[Start Records for the task]

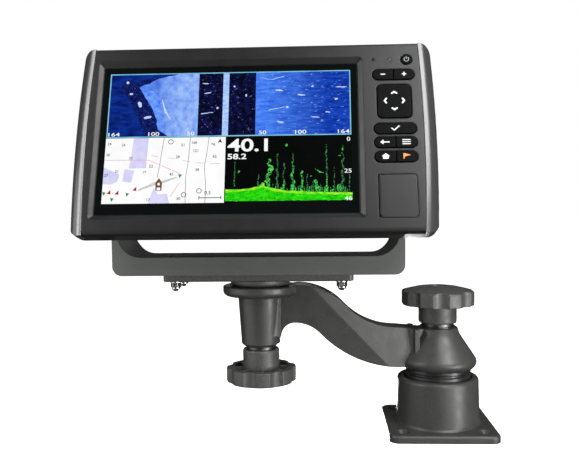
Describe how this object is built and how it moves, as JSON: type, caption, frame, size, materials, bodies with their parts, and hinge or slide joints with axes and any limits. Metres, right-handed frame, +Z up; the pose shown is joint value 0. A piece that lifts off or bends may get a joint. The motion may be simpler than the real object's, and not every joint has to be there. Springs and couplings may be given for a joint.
{
  "type": "fish finder on a swing arm mount",
  "caption": "Fish finder with a wide flat case, tilting U-bracket, S-shaped swing arm with star clamping knobs and a square deck pedestal.",
  "frame": {"origin": "centre of the base plate's underside, on the pedestal axis", "axes": "+Z up along the pedestal axis, the screen faces -Y, the arm reaches to -X"},
  "size_m": [0.3442, 0.1271, 0.326],
  "materials": {
    "dark_cast_aluminium": "fine textured satin powder coat",
    "black_acetal": "smooth",
    "stainless_steel": "turned",
    "brass": "machined",
    "knob_plastic": "fine grained glass-filled nylon",
    "bracket_plastic": "fine grained",
    "plate_black": "black powder coat",
    "case_plastic": "satin grained",
    "trim_plastic": "semi gloss metallic grey",
    "seal_rubber": "soft",
    "screen_glass": "bonded, black printed border",
    "lcd": "display",
    "tray_steel": "pressed",
    "circuit_board": "solder mask",
    "chip_black": "moulded",
    "key_rubber": "silk coated",
    "pin_gold": "plated",
    "window_dark": "smoked"
  },
  "bodies": {
    "base": {"base_housing": "dark_cast_aluminium", "base_bearing_ring": "black_acetal", "base_stud": "stainless_steel"},
    "arm": {"swing_arm": "dark_cast_aluminium", "cone_bushings": "black_acetal", "hub_bushings": "black_acetal", "cone_washer": "black_acetal", "hub_washer": "black_acetal"},
    "upper_knob_washer": {"upper_knob_washer": "stainless_steel"},
    "upper_knob": {"upper_knob": "knob_plastic", "upper_knob_insert": "brass"},
    "head": {"head_spindle": "plate_black", "mounting_plate": "plate_black", "bail_bracket": "bracket_plastic", "bail_bolts": "stainless_steel", "bail_nuts": "stainless_steel", "bail_washers": "stainless_steel"},
    "lower_knob_washer": {"lower_knob_washer": "stainless_steel"},
    "lower_knob": {"lower_knob": "knob_plastic", "lower_knob_insert": "brass"},
    "display": {"front_bezel": "case_plastic", "left_trim": "trim_plastic", "right_trim": "trim_plastic", "rear_housing": "case_plastic", "case_seal": "seal_rubber", "display_lens": "screen_glass", "lcd_panel": "lcd", "backlight_tray": "tray_steel", "main_board": "circuit_board", "board_chips": "chip_black", "case_screws": "stainless_steel", "keypad_mat": "key_rubber", "keypad_board": "circuit_board", "card_reader": "chip_black", "card_door_pin": "stainless_steel", "socket_pins": "pin_gold", "status_led": "window_dark", "light_sensor": "window_dark", "power_socket": "chip_black", "sonar_socket": "chip_black", "network_socket": "chip_black", "pivot_inserts": "brass", "tilt_washers": "seal_rubber"},
    "left_knob_washer": {"left_knob_washer": "stainless_steel"},
    "left_tilt_knob": {"left_tilt_knob": "knob_plastic", "left_knob_stud": "stainless_steel"},
    "right_knob_washer": {"right_knob_washer": "stainless_steel"},
    "right_tilt_knob": {"right_tilt_knob": "knob_plastic", "right_knob_stud": "stainless_steel"},
    "card_door": {"card_door": "case_plastic"},
    "pad_gimbal": {"pad_gimbal": "chip_black"},
    "direction_pad": {"direction_pad": "key_rubber"},
    "power_key": {"power_key": "key_rubber"},
    "range_out_key": {"range_out_key": "key_rubber"},
    "range_in_key": {"range_in_key": "key_rubber"},
    "select_key": {"select_key": "key_rubber"},
    "back_key": {"back_key": "key_rubber"},
    "menu_key": {"menu_key": "key_rubber"},
    "home_key": {"home_key": "key_rubber"},
    "mark_key": {"mark_key": "key_rubber"}
  },
  "joints": [
    {"name": "arm_swing", "type": "hinge", "parent": "base", "child": "arm", "pos_m": [0, 0, 0.0713], "axis": [0, 0, 1], "continuous": true},
    {"name": "head_swivel", "type": "hinge", "parent": "arm", "child": "head", "pos_m": [-0.15334, -0.01045, 0.1011], "axis": [0, 0, 1], "continuous": true},
    {"name": "display_tilt", "type": "hinge", "parent": "head", "child": "display", "pos_m": [-0.15334, -0.01925, 0.23865], "axis": [-1, 0, 0], "range_deg": [-18, 32]},
    {"name": "upper_knob_rise", "type": "slide", "parent": "base", "child": "upper_knob_washer", "axis": [0, 0, 1], "range_m": [0, 0.0015]},
    {"name": "upper_knob_turn", "type": "hinge", "parent": "upper_knob_washer", "child": "upper_knob", "pos_m": [0, 0, 0.09], "axis": [0, 0, 1], "range_deg": [0, 360]},
    {"name": "lower_knob_rise", "type": "slide", "parent": "head", "child": "lower_knob_washer", "axis": [0, 0, -1], "range_m": [0, 0.0015]},
    {"name": "lower_knob_turn", "type": "hinge", "parent": "lower_knob_washer", "child": "lower_knob", "pos_m": [-0.15334, -0.01045, 0.073], "axis": [0, 0, -1], "range_deg": [0, 360]},
    {"name": "left_tilt_knob_rise", "type": "slide", "parent": "display", "child": "left_knob_washer", "axis": [-1, 0, 0], "range_m": [0, 0.0015]},
    {"name": "left_tilt_knob_turn", "type": "hinge", "parent": "left_knob_washer", "child": "left_tilt_knob", "pos_m": [-0.27554, -0.01925, 0.23865], "axis": [-1, 0, 0], "range_deg": [0, 360]},
    {"name": "right_tilt_knob_rise", "type": "slide", "parent": "display", "child": "right_knob_washer", "axis": [1, 0, 0], "range_m": [0, 0.0015]},
    {"name": "right_tilt_knob_turn", "type": "hinge", "parent": "right_knob_washer", "child": "right_tilt_knob", "pos_m": [-0.03114, -0.01925, 0.23865], "axis": [1, 0, 0], "range_deg": [0, 360]},
    {"name": "card_door_hinge", "type": "hinge", "parent": "display", "child": "card_door", "pos_m": [-0.05459, -0.07106, 0.20193], "axis": [0, -0.3132, -0.9497], "range_deg": [0, 88]},
    {"name": "power_key_press", "type": "slide", "parent": "display", "child": "power_key", "axis": [0, 0.9497, -0.3132], "range_m": [0, 0.0004], "stiffness_N_per_m": 500},
    {"name": "range_out_key_press", "type": "slide", "parent": "display", "child": "range_out_key", "axis": [0, 0.9497, -0.3132], "range_m": [0, 0.0004], "stiffness_N_per_m": 500},
    {"name": "range_in_key_press", "type": "slide", "parent": "display", "child": "range_in_key", "axis": [0, 0.9497, -0.3132], "range_m": [0, 0.0004], "stiffness_N_per_m": 500},
    {"name": "select_key_press", "type": "slide", "parent": "display", "child": "select_key", "axis": [0, 0.9497, -0.3132], "range_m": [0, 0.0004], "stiffness_N_per_m": 500},
    {"name": "back_key_press", "type": "slide", "parent": "display", "child": "back_key", "axis": [0, 0.9497, -0.3132], "range_m": [0, 0.0004], "stiffness_N_per_m": 500},
    {"name": "menu_key_press", "type": "slide", "parent": "display", "child": "menu_key", "axis": [0, 0.9497, -0.3132], "range_m": [0, 0.0004], "stiffness_N_per_m": 500},
    {"name": "home_key_press", "type": "slide", "parent": "display", "child": "home_key", "axis": [0, 0.9497, -0.3132], "range_m": [0, 0.0004], "stiffness_N_per_m": 500},
    {"name": "mark_key_press", "type": "slide", "parent": "display", "child": "mark_key", "axis": [0, 0.9497, -0.3132], "range_m": [0, 0.0004], "stiffness_N_per_m": 500},
    {"name": "pad_rock_up_down", "type": "hinge", "parent": "display", "child": "pad_gimbal", "pos_m": [-0.04164, -0.0432, 0.27571], "axis": [1, 0, 0], "range_deg": [-1.3, 1.3], "stiffness_Nm_per_rad": 0.4},
    {"name": "pad_rock_left_right", "type": "hinge", "parent": "pad_gimbal", "child": "direction_pad", "pos_m": [-0.04164, -0.0432, 0.27571], "axis": [0, 0.3132, 0.9497], "range_deg": [-1.3, 1.3], "stiffness_Nm_per_rad": 0.4}
  ],
  "couplings": [
    {"joint": "upper_knob_turn", "follows": "upper_knob_rise", "rad_per_m": 4188.8},
    {"joint": "lower_knob_turn", "follows": "lower_knob_rise", "rad_per_m": 4188.8},
    {"joint": "left_tilt_knob_turn", "follows": "left_tilt_knob_rise", "rad_per_m": 4188.8},
    {"joint": "right_tilt_knob_turn", "follows": "right_tilt_knob_rise", "rad_per_m": 4188.8}
  ]
}
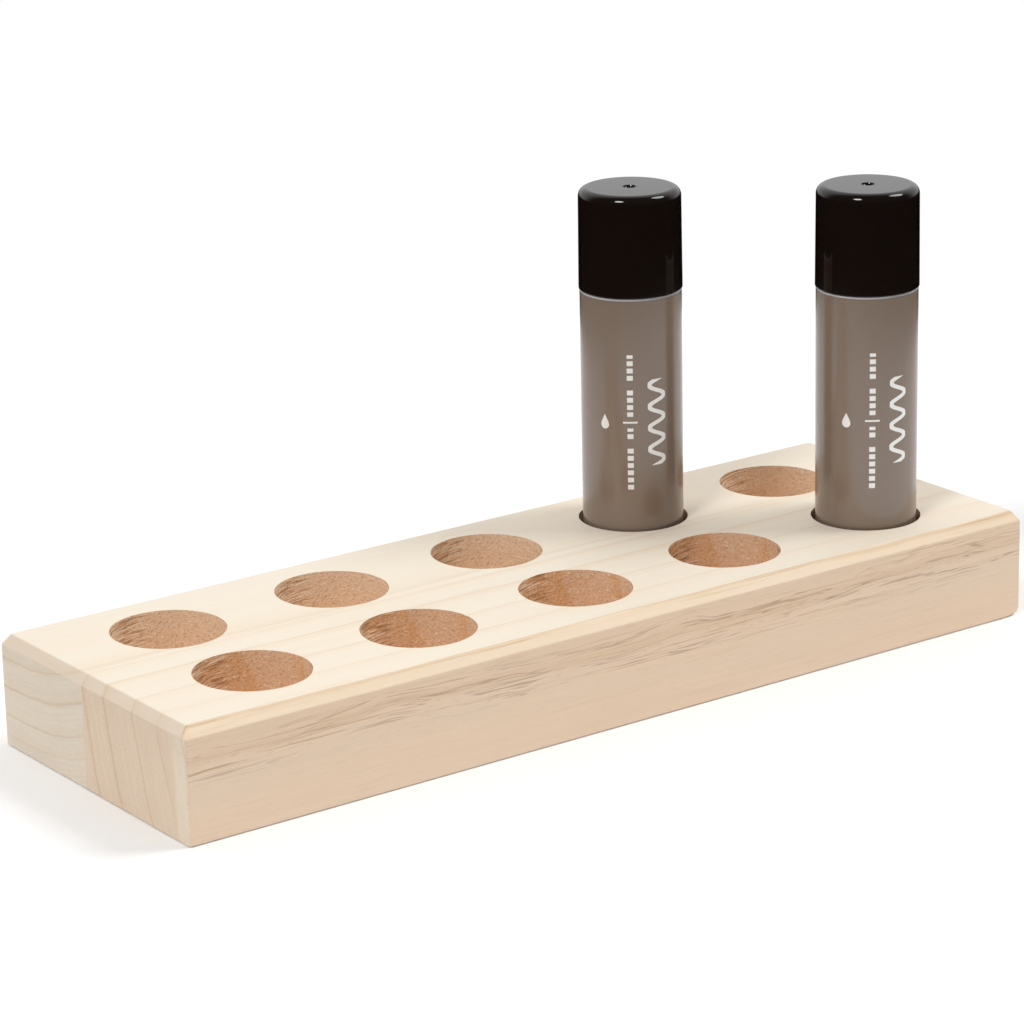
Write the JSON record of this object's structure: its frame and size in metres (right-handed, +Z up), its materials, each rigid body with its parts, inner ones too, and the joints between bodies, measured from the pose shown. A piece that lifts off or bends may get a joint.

[End Records for the task]

▶ **Stated goal**
Where a line holds the string "bodies", copy that line.

▶ **Worked solution**
Describe how this object is built and how it moves, as JSON: type, caption, frame, size, materials, bodies with their parts, and hinge or slide joints with axes and any limits. Metres, right-handed frame, +Z up; the pose shown is joint value 0. A piece that lifts off or bends may get a joint. The motion may be simpler than the real object's, and not every joint has to be there. Springs and couplings may be given for a joint.
  "bodies": {
Write the JSON record of this object's structure: its frame and size in metres (right-handed, +Z up), its materials, each rigid body with its parts, inner ones too, and the joints between bodies, measured from the pose shown. A piece that lifts off or bends may get a joint.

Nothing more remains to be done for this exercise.